We know from integral calculus that by using the substitution method: $$ \int 2xe^{x^2} = e^{x^2} +C $$
Show that this antiderivative result is true if you use Maclaurin series representations in place of the functions. $$ \int 2xe^{x^2} = \sum_{n=0}^\infty {2x^{2n+2}\over n!(2n+2)} $$ I'm able to find the Maclaurin series representation but I'm not sure how to modify them to show they are equal.
On
We compute \begin{align} \int 2xe^{x^2}\ \mathsf dx &= \int \sum_{n=0}^\infty \frac{2x^{2n+1}}{n!}\ \mathsf dx\\ &= \sum_{n=0}^\infty \frac2{n!}\int x^{2n+1}\ \mathsf dx\\ &= \sum_{n=0} \frac{2x^{2n+2}}{n!(2n+2)}, \end{align} where the interchange of integral and summation is justified by the uniform convergence of the power series.

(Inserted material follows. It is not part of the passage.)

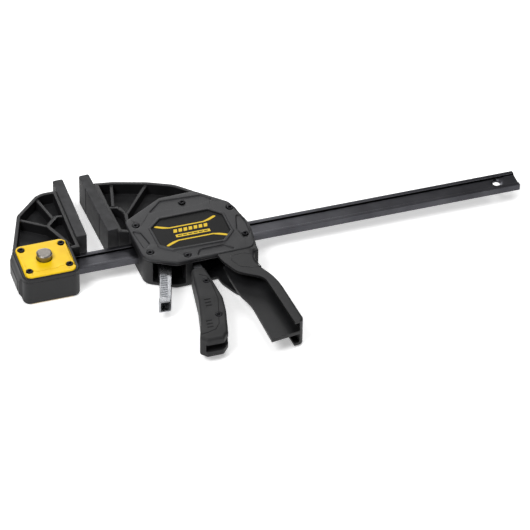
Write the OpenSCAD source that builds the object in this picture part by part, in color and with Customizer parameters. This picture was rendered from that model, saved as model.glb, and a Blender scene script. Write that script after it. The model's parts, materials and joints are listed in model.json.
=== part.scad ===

Dividing by the common factor of $2$ yields $$ \sum_{n=0}^\infty \frac{x^{2(n+1)}}{(n+1)!} = \sum_{n=1}^\infty \frac{x^{2n}}{(2n)!} = e^{x^2} - 1, $$ which is equal to $e^{x^2}$ up to the constant of integration.
$\sum_{n=0}^\infty \frac{2x^{2n+2}}{(2n+2)n!}=\sum_{n=0}^\infty \frac{(x^2)^{n+1}}{(n+1)!}=e^{x^2}-1$. Add a constant of integration to get desired result.